4. So far as the first point is concerned it seems to me that upon the evidence before me the assignment is amply proved and, so far as the second point is concerned, I am satisfied that the arrangement put forward by the present applicants is in fact the arrangement that was arrived at between Messrs. Gladstone Wyllie & Co. and Messrs. Joosub Peer Mahomed as terms upon which the attachment should be withdrawn. The third Joint remains. What is said is this that the provisions of Order XXI, Rule 16, are not applicable in a matter of this nature inasmuch as this is not the Court which can" be said to have passed the decree, and reliance is placed upon the case of Tribhuwandas Kaliandas Gajjar v. Jibanchand Lallubhai 8 Ind. Cas. 179 : 35 B. 196 at p. 198 : 12 Bom. L.R. 860, where the learned Chief Justice of Bombay refused to grant a stay under Order XXI, Rule 29, in respect of the execution of an award filed in Court, on the ground that the applicant was not the holder of a decree of Court and was, therefore, not entitled to a stay under the provisions of Order XXI, Rule 29. Reliance was further pieced on a passage in Baijnaih v. Ahmed Musaji 18 Ind. Cas. 978 : 40 C. 219 at p. 230 : 17 C.W.N. 395, where Sir Lawrence Jenkins states that when an award is filed the result, is not that there is suit in which a decree has been passed but that there is an award which shall be enforceable as thought were a decree. And lastly, reliance was placed on the case of E.D. Sasoon v. Ramdutt Ramkissen Das 70 Ind. Cas. 777 : 50 C.I : 37 C.L.J. 336 : 44 M.L.J. 758 : 27 C.W.N. 660 : (1923) M.W.N. 372 : 18 L.W. 537 : (1922) A.I.R. (P.C.) 374, where the present Lord Chancellor, in delivering the opinion of the judicial Committee, stated that Section 15 of the Arbitration Act does not enact that the award when filed is to be deemed to be a decree of the Court but only that it is to be enforceable as if it were a decree.
5. As against this, I was referred to the provisions of Order XXI, Rule 50, sub-Section 2 of the Civil Procedure Code and to a decision in Purusottum Das Narain Das v. Louis Dreyfus & Co. 56 Ind. Cas. 325 : 47 C. 29, where the learned Judge refused to accede to the argument that he could not go into the matters to which Order XXI, Rule 50, Sub-clause 2 relates on the ground that the award when filed was not a decree for the purpose of that sub-section, and. I was further referred to a decision in Chambers by myself in which I apparently arrived at the same conclusion.
6. On behalf of Messrs. Joosub Peer Mahomed & Co., it is said that although the decision under Order XXI, Rule 50, Sub-clause 2, may be correct, it does not cover a case arising under Order XXI, Rule 16, which does not relate to actual proceedings for enforcement of a decree as do the provisions of Order XXI, Rule 50, Sub-clause 2 I am afraid I cannot assent to this argument.
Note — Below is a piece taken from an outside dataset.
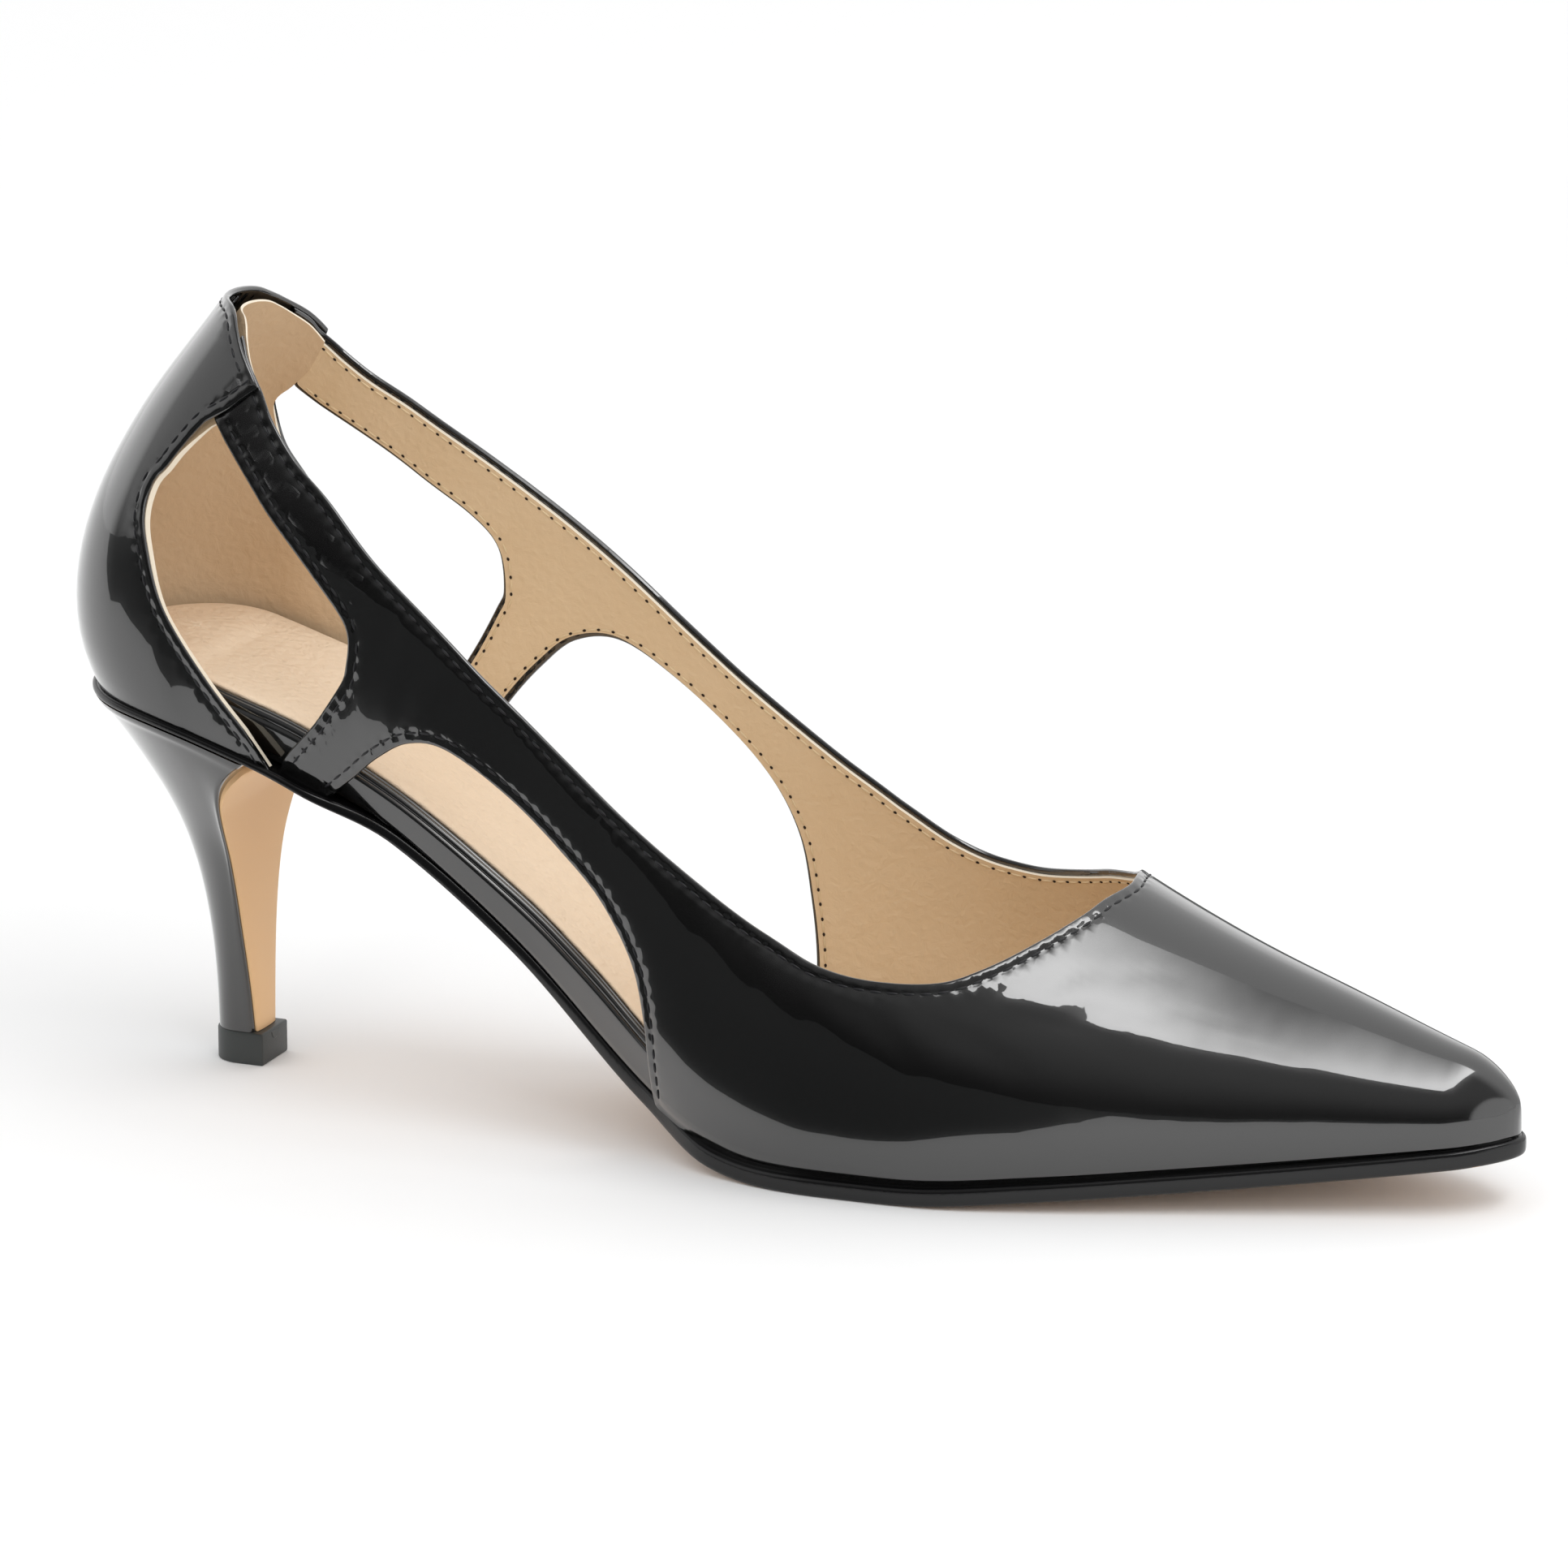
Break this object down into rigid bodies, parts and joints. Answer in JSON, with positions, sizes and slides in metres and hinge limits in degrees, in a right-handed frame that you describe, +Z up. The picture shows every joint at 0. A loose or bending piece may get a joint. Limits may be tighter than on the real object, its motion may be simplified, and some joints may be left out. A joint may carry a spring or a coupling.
{
  "type": "cut-out pump",
  "caption": "Pointed high-heeled pump with side cut-outs, a strap along each side of the collar and a slim covered heel.",
  "frame": {"origin": "on the floor, under the middle of the shoe", "axes": "+X from heel to toe, +Y to the big-toe side, +Z up"},
  "size_m": [0.2504, 0.0772, 0.1319],
  "materials": {
    "upper": "black patent leather, beige leather lining",
    "counter": "black patent leather",
    "insole": "board wrapped in black patent leather",
    "sock": "beige leather, fine grain",
    "outsole": "black edge, tan underside and heel flap",
    "heel": "wrapped in black patent leather",
    "top_piece": "matt dark grey"
  },
  "bodies": {
    "root": {"upper": "upper", "counter": "counter", "insole": "insole", "sock": "sock", "outsole": "outsole", "heel": "heel", "top_piece": "top_piece"}
  },
  "joints": []
}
I think that when under the provisions of the Indian Arbitration Act (Section 15) the Legislature provided that an award on being filed was enforceable as if it were a decree of the Court, it intended that all the providers of the Code of Civil Procedure applicable to the execution of decrees should apply to an award to filed, and if it is necessary to say which is the Court which passed the decree within the meaning of Order XXI, Rule 16, I think that for purposes of execution after the award is filed and is capable of execution as a decree this Court must be deemed to be the Court which passed the decree for the purposes of these sectors in the Civil Procedure Code.
7. The result is that the objections raised on behalf of Joosub Peer Mahomed & Co., in my opinion fail and I must make the order that is sought. Let a warrant issue. The applicant is entitled to the costs of this application. I stay execution for a week. If Joosub Peer Mohamed & Co. pay in the amount of the award by then, there will be liberty to the applicants to withdraw same on giving security.